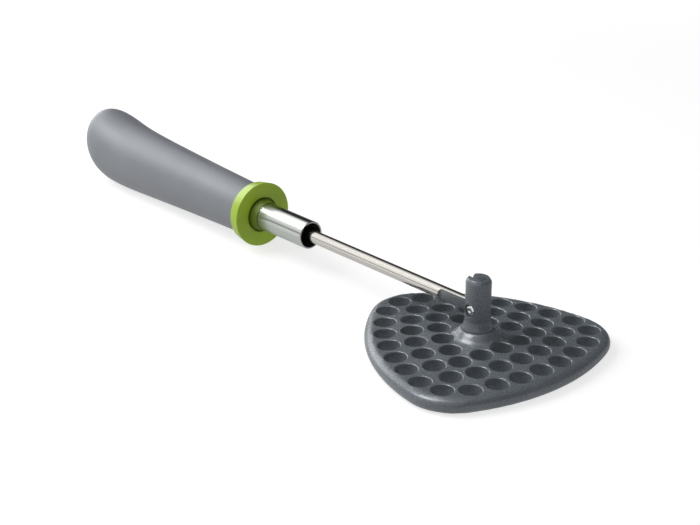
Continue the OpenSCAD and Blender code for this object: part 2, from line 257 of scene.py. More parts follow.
def nextLoop(verts, count):
    # the numbers that the next points will get
    return list(range(len(verts), len(verts) + count))


def roundCorners(points):
    # points are (x, y, radius) round a closed outline; each corner with a radius becomes an arc
    steps = 5
    out = []
    for i, (x, y, radius) in enumerate(points):
        p = Vector((x, y))
        if radius <= 0:
            out.append(p)
            continue
        a = (Vector(points[i - 1][:2]) - p).normalized()
        b = (Vector(points[(i + 1) % len(points)][:2]) - p).normalized()
        half = a.angle(b) / 2
        run = radius / math.tan(half)
        centre = p + (a + b).normalized() * (radius / math.sin(half))
        first = p + a * run - centre
        sweep = first.angle_signed(p + b * run - centre)
        for k in range(steps + 1):
            turn = -sweep * k / steps
            x = first.x * math.cos(turn) - first.y * math.sin(turn)
            y = first.x * math.sin(turn) + first.y * math.cos(turn)
            out.append(centre + Vector((x, y)))
    return [(p.x, p.y) for p in out]


def turned(outline, sides=128):
    # turns a closed outline of (radius, height) points round the Z axis
    verts, rings = [], []
    for r, h in outline:
        if r < 1e-6:
            rings.append([len(verts)])
            verts.append((0, 0, h))
        else:
            rings.append(nextLoop(verts, sides))
            verts += [(x, y, h) for x, y in circle(r, sides)]
    faces = []
    for a, b in zip(rings, rings[1:] + rings[:1]):
        if len(a) == 1 and len(b) == 1:
            continue
        if len(a) == 1:
            faces += [(a[0], b[(i + 1) % sides], b[i]) for i in range(sides)]
        elif len(b) == 1:
            faces += [(a[i], a[(i + 1) % sides], b[0]) for i in range(sides)]
        else:
            faces += bridge(a, b)
    return verts, faces


def addCylinder(name, r, low, high, matrix):
    return addMesh(name, *turned([(0, low), (r, low), (r, high), (0, high)], 64), matrix)


def addBox(name, low, high):
    plan = ((low[0], low[1]), (high[0], low[1]), (high[0], high[1]), (low[0], high[1]))
    verts = [(x, y, z) for z in (low[2], high[2]) for x, y in plan]
    faces = [(3, 2, 1, 0), (4, 5, 6, 7), (0, 1, 5, 4), (1, 2, 6, 5), (2, 3, 7, 6), (3, 0, 4, 7)]
    return addMesh(name, verts, faces)


def cutAway(obj, cutters):
    for cutter in cutters:
        mod = obj.modifiers.new("cut", "BOOLEAN")
        mod.operation = "DIFFERENCE"
        mod.object = cutter
        mod.solver = "EXACT"
    bpy.context.view_layer.update()
    graph = bpy.context.evaluated_depsgraph_get()
    mesh = bpy.data.meshes.new_from_object(obj.evaluated_get(graph))
    obj.modifiers.clear()
    old = obj.data
    obj.data = mesh
    mesh.name = obj.name
    bpy.data.meshes.remove(old)
    for cutter in cutters:
        bpy.data.objects.remove(cutter)


def dress(obj, material, body, node):
    # the piece gets its finish, rides on its body and takes the place of its solid
    if not obj.data.materials:
        obj.data.materials.append(material)
    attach(obj, body)
    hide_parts(node)


# Mashing plate, sizes in mm
plate = dict(
    thick=6.4,
    cornerD=48.2,  # from the axis to the middle line of the edge, on a corner and at the middle of a side
    sideD=38.5,
    cornerR=16.9,
    crownH=1.6,
    crownR=37.5,
    crownEase=0.12,  # how softly the crown runs out into the flat rim
    holeR=4.2,
    holeEdge=0.5,  # radius of the rounded mouths of the holes
    lip=2.2,  # how far the flat skins run past the middle line of the edge
    arcSteps=39,
    edgeSteps=16,
    holeSides=56,
    filletSteps=6,
)
boss = dict(height=4.7, topR=6.1, swell=0.85, meetR=10.3, gridR=8.4, sides=96, steps=22)
rings = (
    dict(n=24, corner=43.8, side=33.8, bulge=1.1, peak=0.3, lean=2.7),
    dict(n=18, corner=33.6, side=23.5, bulge=1.6, peak=0.8, lean=4.0),
    dict(n=12, corner=22.2, side=13.2, bulge=2.1, peak=0.0, lean=7.6),
)
grid = dict(  # rings of extra points that keep the crown and the boss's foot round
    near=(8.8, 9.2, 9.7, 10.2, 10.8, 11.6),
    start=12.6,
    step=1.35,
    rings=29,
    gap=1.5,
    clear=0.22,  # least distance from the mouth of a hole
    margin=0.5,  # least distance from the end of the flat skin
)


def plateArcs():
    # (centre, radius, middle angle, half angle) of the six arcs of the middle line of the plate's edge
    cornerC = plate["cornerD"] - plate["cornerR"]
    sideIn = plate["sideD"] - plate["cornerR"]
    sideC = (cornerC ** 2 - sideIn ** 2) / (2 * sideIn - cornerC)
    sideR = plate["sideD"] + sideC
    cornerHalf = math.degrees(math.atan2(sideC * math.sin(math.radians(60)), cornerC + sideC / 2))
    arcs = []
    for a in (0, 120, 240):
        arcs.append((-polar(sideC, a), sideR, a, 60 - cornerHalf))
        arcs.append((polar(cornerC, a + 60), plate["cornerR"], a + 60, cornerHalf))
    return arcs


def plateOutline():
    # (centre, radius, angle) for each point round the plate
    steps = plate["arcSteps"]
    out = []
    for c, r, mid, half in plateArcs():
        out += [(c, r, mid - half + 2 * half * i / steps) for i in range(steps)]
    return out


def pastEdge(p):
    # how far p lies outside the middle line of the plate's edge
    best = -10.0
    for c, r, mid, half in plateArcs():
        v = p - c
        off = (math.degrees(math.atan2(v.y, v.x)) - mid + 180) % 360 - 180
        if abs(off) <= half + 1e-6:
            best = max(best, v.length - r)
    return best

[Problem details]
Output all of the material exactly as written.

[Task response]
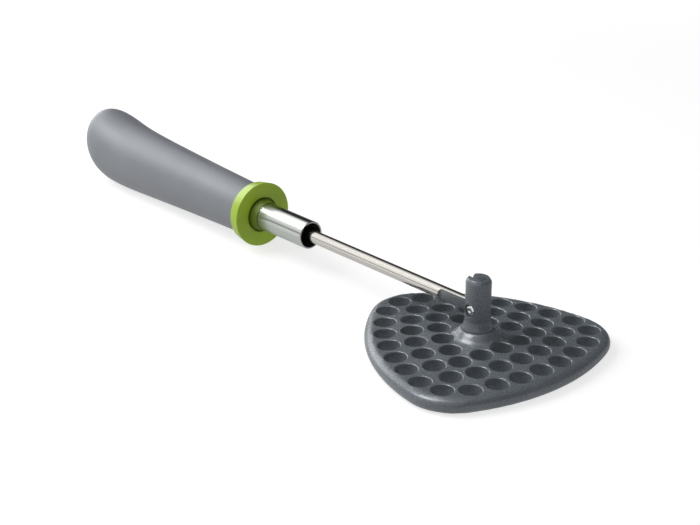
Continue the OpenSCAD and Blender code for this object: part 2, from line 257 of scene.py. More parts follow.
def nextLoop(verts, count):
    # the numbers that the next points will get
    return list(range(len(verts), len(verts) + count))


def roundCorners(points):
    # points are (x, y, radius) round a closed outline; each corner with a radius becomes an arc
    steps = 5
    out = []
    for i, (x, y, radius) in enumerate(points):
        p = Vector((x, y))
        if radius <= 0:
            out.append(p)
            continue
        a = (Vector(points[i - 1][:2]) - p).normalized()
        b = (Vector(points[(i + 1) % len(points)][:2]) - p).normalized()
        half = a.angle(b) / 2
        run = radius / math.tan(half)
        centre = p + (a + b).normalized() * (radius / math.sin(half))
        first = p + a * run - centre
        sweep = first.angle_signed(p + b * run - centre)
        for k in range(steps + 1):
            turn = -sweep * k / steps
            x = first.x * math.cos(turn) - first.y * math.sin(turn)
            y = first.x * math.sin(turn) + first.y * math.cos(turn)
            out.append(centre + Vector((x, y)))
    return [(p.x, p.y) for p in out]


def turned(outline, sides=128):
    # turns a closed outline of (radius, height) points round the Z axis
    verts, rings = [], []
    for r, h in outline:
        if r < 1e-6:
            rings.append([len(verts)])
            verts.append((0, 0, h))
        else:
            rings.append(nextLoop(verts, sides))
            verts += [(x, y, h) for x, y in circle(r, sides)]
    faces = []
    for a, b in zip(rings, rings[1:] + rings[:1]):
        if len(a) == 1 and len(b) == 1:
            continue
        if len(a) == 1:
            faces += [(a[0], b[(i + 1) % sides], b[i]) for i in range(sides)]
        elif len(b) == 1:
            faces += [(a[i], a[(i + 1) % sides], b[0]) for i in range(sides)]
        else:
            faces += bridge(a, b)
    return verts, faces


def addCylinder(name, r, low, high, matrix):
    return addMesh(name, *turned([(0, low), (r, low), (r, high), (0, high)], 64), matrix)


def addBox(name, low, high):
    plan = ((low[0], low[1]), (high[0], low[1]), (high[0], high[1]), (low[0], high[1]))
    verts = [(x, y, z) for z in (low[2], high[2]) for x, y in plan]
    faces = [(3, 2, 1, 0), (4, 5, 6, 7), (0, 1, 5, 4), (1, 2, 6, 5), (2, 3, 7, 6), (3, 0, 4, 7)]
    return addMesh(name, verts, faces)


def cutAway(obj, cutters):
    for cutter in cutters:
        mod = obj.modifiers.new("cut", "BOOLEAN")
        mod.operation = "DIFFERENCE"
        mod.object = cutter
        mod.solver = "EXACT"
    bpy.context.view_layer.update()
    graph = bpy.context.evaluated_depsgraph_get()
    mesh = bpy.data.meshes.new_from_object(obj.evaluated_get(graph))
    obj.modifiers.clear()
    old = obj.data
    obj.data = mesh
    mesh.name = obj.name
    bpy.data.meshes.remove(old)
    for cutter in cutters:
        bpy.data.objects.remove(cutter)


def dress(obj, material, body, node):
    # the piece gets its finish, rides on its body and takes the place of its solid
    if not obj.data.materials:
        obj.data.materials.append(material)
    attach(obj, body)
    hide_parts(node)


# Mashing plate, sizes in mm
plate = dict(
    thick=6.4,
    cornerD=48.2,  # from the axis to the middle line of the edge, on a corner and at the middle of a side
    sideD=38.5,
    cornerR=16.9,
    crownH=1.6,
    crownR=37.5,
    crownEase=0.12,  # how softly the crown runs out into the flat rim
    holeR=4.2,
    holeEdge=0.5,  # radius of the rounded mouths of the holes
    lip=2.2,  # how far the flat skins run past the middle line of the edge
    arcSteps=39,
    edgeSteps=16,
    holeSides=56,
    filletSteps=6,
)
boss = dict(height=4.7, topR=6.1, swell=0.85, meetR=10.3, gridR=8.4, sides=96, steps=22)
rings = (
    dict(n=24, corner=43.8, side=33.8, bulge=1.1, peak=0.3, lean=2.7),
    dict(n=18, corner=33.6, side=23.5, bulge=1.6, peak=0.8, lean=4.0),
    dict(n=12, corner=22.2, side=13.2, bulge=2.1, peak=0.0, lean=7.6),
)
grid = dict(  # rings of extra points that keep the crown and the boss's foot round
    near=(8.8, 9.2, 9.7, 10.2, 10.8, 11.6),
    start=12.6,
    step=1.35,
    rings=29,
    gap=1.5,
    clear=0.22,  # least distance from the mouth of a hole
    margin=0.5,  # least distance from the end of the flat skin
)


def plateArcs():
    # (centre, radius, middle angle, half angle) of the six arcs of the middle line of the plate's edge
    cornerC = plate["cornerD"] - plate["cornerR"]
    sideIn = plate["sideD"] - plate["cornerR"]
    sideC = (cornerC ** 2 - sideIn ** 2) / (2 * sideIn - cornerC)
    sideR = plate["sideD"] + sideC
    cornerHalf = math.degrees(math.atan2(sideC * math.sin(math.radians(60)), cornerC + sideC / 2))
    arcs = []
    for a in (0, 120, 240):
        arcs.append((-polar(sideC, a), sideR, a, 60 - cornerHalf))
        arcs.append((polar(cornerC, a + 60), plate["cornerR"], a + 60, cornerHalf))
    return arcs


def plateOutline():
    # (centre, radius, angle) for each point round the plate
    steps = plate["arcSteps"]
    out = []
    for c, r, mid, half in plateArcs():
        out += [(c, r, mid - half + 2 * half * i / steps) for i in range(steps)]
    return out


def pastEdge(p):
    # how far p lies outside the middle line of the plate's edge
    best = -10.0
    for c, r, mid, half in plateArcs():
        v = p - c
        off = (math.degrees(math.atan2(v.y, v.x)) - mid + 180) % 360 - 180
        if abs(off) <= half + 1e-6:
            best = max(best, v.length - r)
    return best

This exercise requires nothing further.